Правительства союзников через своих представителей протестовали против нарушения договора 1914 года… В городах против власти большевиков чиновниками и служащими был объявлен саботаж и выражалось нежелание с ними работать. Но, однако, эта были беспомощные и запоздалые противодействия, армии Северного и Западного фронтов перешли под власть Советов. К половине ноября были получены сведения, что к Могилеву движутся эшелоны Крыленко, и со стороны Комитета было принято решение о капитуляции.

18 ноября генерал Духонин прислал приказ о безотлагательной посадке в специальные поезда текинцев, георгиевских полурот для сопровождения арестованных на Дон. Но поезда не прибывали, и наконец распоряжение было отменено. Оказалось, что распоряжение об отправке на Дон арестованных было послано по настоянию общеказачьего союза, но генерал Духонин, отдав приказ, заявил, что, отдав этот приказ, он подписал себе смертный приговор, и отменил его. Наконец в Быхов прибыл полковник генерального штаба и доложил, что к Могилеву приближается с эшелоном Крыленко, и генерал Духонин приказал всем заключенным покинуть Быхов. Генерал Корнилов приказал приготовиться к немедленному выступлению и сам двинулся в путь под конвоем конного полка текинцев. Все другие заключенные с ложными удостоверениями двинулись разными способами и после долгих и тяжелых скитаний стали прибывать в Новочеркасск.

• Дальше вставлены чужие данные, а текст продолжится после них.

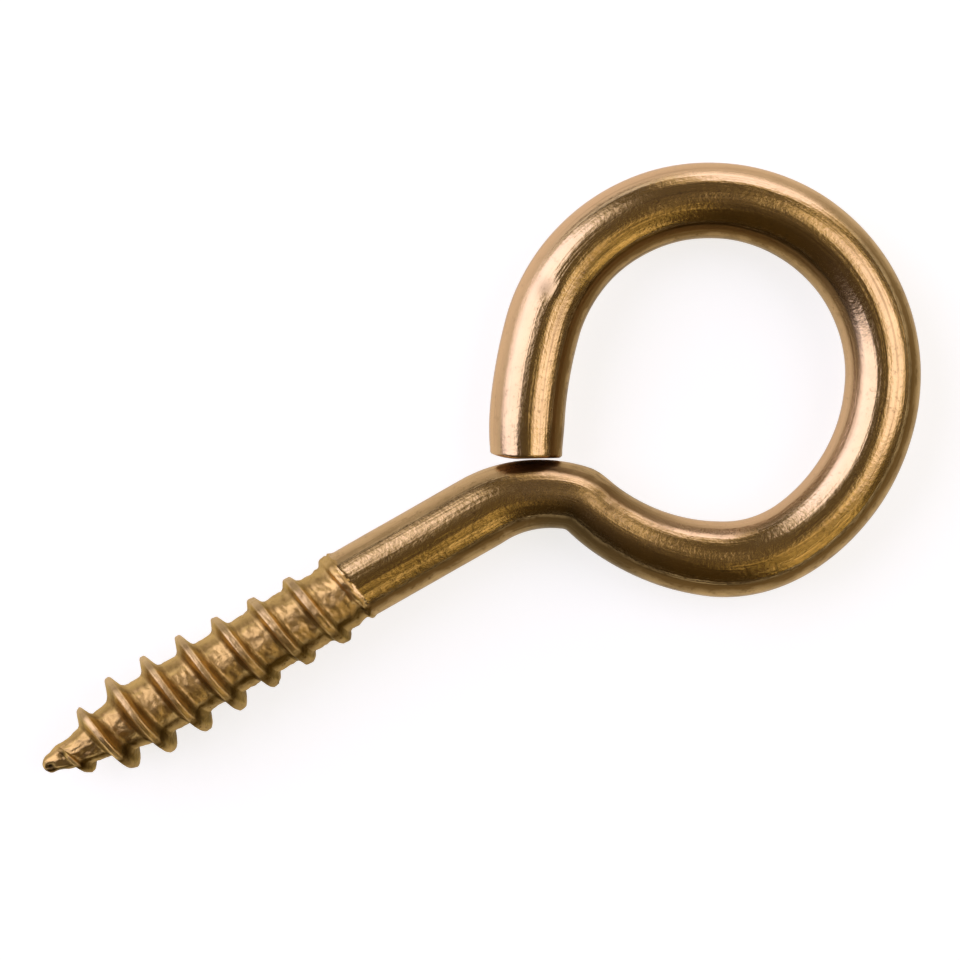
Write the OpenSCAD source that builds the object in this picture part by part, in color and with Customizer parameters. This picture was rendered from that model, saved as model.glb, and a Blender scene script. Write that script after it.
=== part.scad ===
// Screw eye, bent from one length of brass wire.
// A wood screw thread with a gimlet point is cut on one end of the wire. The other end turns down
// through a neck that the bending tool has pinched, and then runs round into an eye.
// The part lies flat: the thread points along -X, the eye's axis is +Z, both are in one level plane,
// and the thread's lowest crests touch z = 0.

/* [Wire] */
// Diameter of the wire
wire_d = 3.1; // [2.6:0.05:3.5]
// Length from the tip of the point to the centre of the eye
reach = 31.6; // [29:0.1:40]
// Lean of the plain shank off the thread's axis, in degrees
shank_lean = 0.8; // [0:0.1:1.5]

/* [Eye] */
// Mean inside diameter of the eye
eye_d = 11.3; // [10:0.1:13]
// Where round the eye the neck meets it, in degrees from the +X side
neck_at = 193.5; // [190:0.1:198]
// How much the eye's first bend points inwards of a true circle at the kink, in degrees
kink_lead = 1.7; // [0:0.1:3]
// Centre-line radius of the bend that takes the neck down off the shank
neck_bend_r = 5.1; // [4.2:0.1:6.5]
// Part of the wire's width that the bending tool pinched away at the kink
pinch = 0.14; // [0:0.01:0.25]
// Gap between the cut end of the wire and the neck
end_gap = 0.08; // [0.02:0.01:0.4]

/* [Thread] */
// Diameter over the thread's crests
thread_d = 4.0; // [3.7:0.05:4.4]
// Diameter of the core between the ridges
core_d = 2.68; // [2.2:0.02:2.9]
// Distance from one ridge to the next
pitch = 1.68; // [1.5:0.02:2]
// Length of the thread, from the tip to the shoulder of the plain shank
thread_len = 14.6; // [12:0.1:17]
// Length of the gimlet point
point_len = 4.6; // [3.5:0.1:6]
// Diameter of the gimlet point's blunt end
point_d = 0.64; // [0.4:0.02:0.9]
// Length of the smooth land before the ridge starts, and the angle at which it starts
tip_land = 0.25; // [0.15:0.05:0.4]
start_angle = 255; // [0:5:355]
// Height worn off the crests near the shank, on the radius
crest_wear = 0.24; // [0:0.02:0.4]
// Angle of each flank of a ridge, in degrees
flank = 27; // [15:1:32]
// How far the hooked tip stands off the thread's axis, and the length that it bends over
tip_hook = 0.14; // [0:0.02:0.3]
hook_len = 2.5; // [1.5:0.1:4]
// How far the thread was cut off the centre of the wire
off_centre = 0.05; // [0:0.01:0.06]
// Height of the lip that the end of the thread pushed up on the plain shank
lip = 0.09; // [0.06:0.01:0.15]

/* [Hidden] */

brass = [0.78, 0.60, 0.32];
$fn = 96;

wire_r = wire_d / 2;
thread_r = thread_d / 2;
core_r = core_d / 2;
eye_r = (eye_d + wire_d) / 2;

// The part is centred on x = 0 between its tip and the far side of the eye
eye_x = (reach - eye_r - wire_r) / 2;
tip_x = eye_x - reach;
shoulder_x = tip_x + thread_len;

// The kink is where the neck's bend meets the eye's first bend, seen from the eye's centre
kink = [eye_x + eye_r * cos(neck_at), eye_r * sin(neck_at)];
eye_heading = neck_at + 90 + kink_lead;
neck_heading = -acos(cos(shank_lean) + kink.y / neck_bend_r);
neck_x = kink.x + neck_bend_r * (sin(neck_heading) + sin(shank_lean));
neck_centre = [neck_x - neck_bend_r * sin(shank_lean), -neck_bend_r * cos(shank_lean)];

// A place on the wire is [x, y, heading], and a bend turns it to the left about its centre
function centre_of(place, r) = [place[0] - r * sin(place[2]), place[1] + r * cos(place[2])];
function along(place, r, sweep) =
    let (c = centre_of(place, r), a = place[2] + sweep)
    [c.x + r * sin(a), c.y - r * cos(a), a];

// The eye is four bends in turn, each with its radius and its sweep in degrees, and then a nearly
// straight tail. The radii are shares of the eye's mean radius: the hand-turned eye isn't quite round.
bend_a = [1.2 * eye_r, 39.7];
bend_b = [0.74 * eye_r, 39.3];
bend_c = [1.135 * eye_r, 52];
bend_d = [0.987 * eye_r, 168];
tail_r = 2.6 * eye_r;

start_a = [kink.x, kink.y, eye_heading];
start_b = along(start_a, bend_a[0], bend_a[1]);
start_c = along(start_b, bend_b[0], bend_b[1]);
start_d = along(start_c, bend_c[0], bend_c[1]);
start_tail = along(start_d, bend_d[0], bend_d[1]);

// The wire is cut square where its end face comes within the gap of the neck's back, measured from
// the centre of the neck's bend. By then it has turned right round, so its heading passes 360 degrees.
neck_back_r = neck_bend_r + wire_r * (1 - pinch / 2);
to_tail = centre_of(start_tail, tail_r) - neck_centre;
face_angle = 180 + atan2(to_tail.y, to_tail.x) - asin((neck_back_r + end_gap) / norm(to_tail));
tail_heading = 360 + 90 + face_angle;
tail_sweep = max(2, tail_heading - start_tail[2]);

// Detail of the swept wire and of the thread
sides = 32;
step_angle = 4.5;
turn_steps = 32;
// Swept pieces run on a little way inside the plain ones, and are this much thinner. The thread
// gets thinner by the buried depth once it is inside the shank.
overlap = 0.3;
overlap_angle = 2.5;
inset = 0.012;
thin_r = wire_r - inset;
buried = 0.25;

// Where a swept bend's rings of points go
function stops(place, r, sweep) =
    let (n = ceil(sweep / step_angle))
    [for (i = [1:n]) concat(along(place, r, sweep * i / n), i / n)];

// A ring of points round the wire: across is the wire's half width in the plane of the eye
function ring(place, across = thin_r) = [
    for (j = [0:sides - 1])
        let (a = 360 * j / sides, side = across * cos(a))
        [place[0] - side * sin(place[2]), place[1] + side * cos(place[2]), thin_r * sin(a)]
];

// Joins rings of points into a closed solid, with a flat cap on each end
module skin(rings) {
    last = sides * (len(rings) - 1);
    walls = [
        for (i = [0:sides:last - 1], j = [0:sides - 1])
            let (k = (j + 1) % sides, a = i + j, b = i + k)
            each [[a, b + sides, b], [a, a + sides, b + sides]]
    ];
    caps = [[for (j = [0:sides - 1]) j], [for (j = [sides - 1:-1:0]) last + j]];
    polyhedron(points = [for (r = rings) each r], faces = concat(walls, caps), convexity = 6);
}

// The pinched neck, the kink, and the near side of the eye
module neck() {
    neck_sweep = -neck_heading - shank_lean;
    down = [
        for (a = [0:step_angle:neck_sweep - step_angle / 2])
            let (turned = shank_lean + a)
            ring([neck_centre.x + neck_bend_r * sin(turned),
                  neck_centre.y + neck_bend_r * cos(turned), -turned],
                 thin_r * (1 - pinch * a / neck_sweep))
    ];
    lead_in = ring([neck_x - overlap, overlap * tan(shank_lean), -shank_lean]);
    crease = ring([kink.x, kink.y, neck_heading], thin_r * (1 - pinch));
    out_of_pinch = [
        for (s = stops(start_a, bend_a[0], bend_a[1])) ring(s, thin_r * (1 - pinch * (1 - s[3])))
    ];
    round = [
        for (s = concat(stops(start_b, bend_b[0], bend_b[1]), stops(start_c, bend_c[0], bend_c[1])))
            ring(s)
    ];
    lead_out = ring(along(start_d, bend_d[0], overlap_angle));
    skin(concat([lead_in], down, [crease], out_of_pinch, round, [lead_out]));
}

// The far side of the eye is one true arc
module far_side() {
    translate(centre_of(start_d, bend_d[0])) rotate(start_d[2] - 90)
        rotate_extrude(angle = bend_d[1])
            translate([bend_d[0], 0]) circle(d = wire_d, $fn = 48);
}

// The tail, cut off square
module tail() {
    lead_in = ring(along(start_tail, bend_d[0], -overlap_angle));
    skin(concat([lead_in, ring(start_tail)],
                [for (s = stops(start_tail, tail_r, tail_sweep)) ring(s)]));
}

// The plain shank, with the small lip that the end of the thread has pushed up at the shoulder
module shank() {
    length = neck_x - shoulder_x;
    translate([neck_x, 0, 0]) rotate([0, 0, -shank_lean]) rotate([0, -90, 0])
        rotate_extrude()
            polygon([
                [0, 0], [wire_r, 0], [wire_r, length - 4 * lip],
                [wire_r + lip, length - lip], [wire_r + lip / 2, length], [0, length]
            ]);
}

// Radius of the thread's core and crests at distance d from the tip. The core narrows again past
// the shoulder, so that it ends well inside the shank.
function ease(t) = let (s = min(1, max(0, t))) s * s * (3 - 2 * s);
function worn_at(d) = ease((d - thread_len / 2) / (thread_len / 4));
function core_at(d) = min(core_r, point_d / 2 + (core_r - point_d / 2) * d / point_len)
    + 0.07 * worn_at(d) - buried * ease((d - thread_len) / buried);
function crest_at(d) =
    let (full = thread_r * sin(90 * min(1, d / point_len)) - crest_wear * worn_at(d),
         run_out = ease((d - thread_len + 0.4) / 0.35))
    max(core_at(d) + 0.03, full + (core_at(d) - full) * run_out);

// The thread: one ridge profile carried along a helix. Its lines start together at the tip and
// meet again on the axis, inside the shank.
module thread() {
    turns = (thread_len - tip_land + overlap) / pitch + 1;
    steps = ceil(turns * turn_steps);
    // The ridge's profile, from foot to foot: side of the crest, place down the flank, and height
    profile = [[-1, 1.3, 0], [-1, 0.8, 0.14], [-1, 0, 1], [1, 0, 1], [1, 0.8, 0.14], [1, 1.3, 0]];
    lines = len(profile);

    function point_at(i, k) =
        let (d = tip_land + pitch * i / turn_steps,
             core = core_at(d),
             ridge = crest_at(d) - core,
             flat = 0.05 + 0.1 * worn_at(d),
             d_line = d + profile[k][0] * (flat + profile[k][1] * ridge * tan(flank)),
             r = core_at(d_line) + ridge * profile[k][2],
             a = start_angle + 360 * i / turn_steps,
             hook = tip_hook * pow(max(0, 1 - d_line / hook_len), 2))
        [tip_x + d_line, r * cos(a) + hook, r * sin(a)];

    tip = [tip_x, tip_hook, 0];
    end = [tip_x + tip_land + pitch * steps / turn_steps + 0.5, 0, 0];
    last_point = 1 + (steps - 1) * lines;
    // Number of the point at step i on line k: the tip is the first and the end is the last
    function id(i, k) = i <= 0 ? 0 : i >= steps ? last_point : 1 + (i - 1) * lines + k;

    ridge_faces = [
        for (i = [0:steps - 1], k = [0:lines - 2])
            each [[id(i, k), id(i, k + 1), id(i + 1, k + 1)], [id(i, k), id(i + 1, k + 1), id(i + 1, k)]]
    ];
    groove_faces = [
        for (i = [0:steps - 1 - turn_steps])
            let (a = id(i, lines - 1), b = id(i + 1, lines - 1),
                 c = id(i + 1 + turn_steps, 0), e = id(i + turn_steps, 0))
            each [[a, e, c], [a, c, b]]
    ];
    tip_faces = [for (i = [1:turn_steps - 1]) [0, id(i, 0), id(i + 1, 0)]];
    end_faces = [
        for (i = [steps - turn_steps:steps - 2]) [last_point, id(i + 1, lines - 1), id(i, lines - 1)]
    ];
    faces = [
        for (f = concat(ridge_faces, groove_faces, tip_faces, end_faces))
            if (f[0] != f[1] && f[1] != f[2] && f[2] != f[0]) f
    ];
    points = concat([tip], [for (i = [1:steps - 1], k = [0:lines - 1]) point_at(i, k)], [end]);
    polyhedron(points = points, faces = faces, convexity = 8);
}

module screw_eye() {
    color(brass) translate([0, 0, thread_r]) union() {
        shank();
        translate([0, -off_centre, 0]) thread();
        neck();
        far_side();
        tail();
    }
}

screw_eye();
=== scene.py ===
import math

import bmesh
import bpy
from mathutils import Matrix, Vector


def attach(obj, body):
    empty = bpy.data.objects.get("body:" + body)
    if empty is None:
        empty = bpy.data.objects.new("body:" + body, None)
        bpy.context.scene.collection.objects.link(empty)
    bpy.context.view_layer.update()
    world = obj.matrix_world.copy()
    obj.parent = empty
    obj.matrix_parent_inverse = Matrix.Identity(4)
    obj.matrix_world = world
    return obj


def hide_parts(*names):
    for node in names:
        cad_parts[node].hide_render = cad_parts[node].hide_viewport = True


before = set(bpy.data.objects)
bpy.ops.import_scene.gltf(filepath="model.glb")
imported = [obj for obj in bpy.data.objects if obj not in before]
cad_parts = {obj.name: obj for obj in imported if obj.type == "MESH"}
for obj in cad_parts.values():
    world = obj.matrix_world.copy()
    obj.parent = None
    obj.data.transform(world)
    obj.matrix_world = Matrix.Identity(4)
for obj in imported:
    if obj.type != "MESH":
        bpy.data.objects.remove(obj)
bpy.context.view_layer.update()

# Sizes are in millimetres and angles in degrees, and the finished piece is scaled to metres.
MM = 0.001
FULL_TURN = 2 * math.pi
QUARTER_TURN = math.pi / 2

# The wire and the eye
WIRE_D = 3.1
REACH = 31.6
SHANK_LEAN = 0.8
EYE_D = 11.3
NECK_AT = 193.5
KINK_LEAD = 1.7
KINK_SOFTENED = 0.55
NECK_BEND_R = 5.1
END_GAP = 0.02
PINCH = 0.14

# The bends that the hand-turned eye is made of: each one's radius, in eye radii, and its sweep
EYE_BENDS = ((1.2, 39.7), (0.74, 39.3), (1.135, 52.0), (0.987, 168.0))
TAIL_BEND = 2.6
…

Первым в Новочеркасск 2 ноября прибыл генерал Алексеев и приступил к формированию вооруженных отрядов. 22 ноября прибыл генерал Деникин и 8 декабря – генерал Корнилов, где его поджидали семья и соратники.

В Могилев прибыл Крыленко с вооруженным отрядом. Генерал Духонин, верный решению Совета комиссаров, оставался в Ставке, в то время как все члены Комитета стали вести переговоры с большевиками. 19 ноября в ставку прибыли ударные батальоны и по собственной инициативе просили генерала Духонина разрешить защищать ставку. Общеармейский комитет отказал, и генерал Духонин в тот же день приказал им покинуть город. О себе он заявил: «Я имею тысячи возможностей скрыться, но я этого не сделаю. Я знаю, что Крыленко меня арестует, а может быть, меня даже расстреляют, но это смерть солдатская».

Однако произошло худшее. На другой день толпа матросов – диких, озлобленных – на глазах Крыленко растерзала генерала Духонина и жестоко надругалась над его трупом.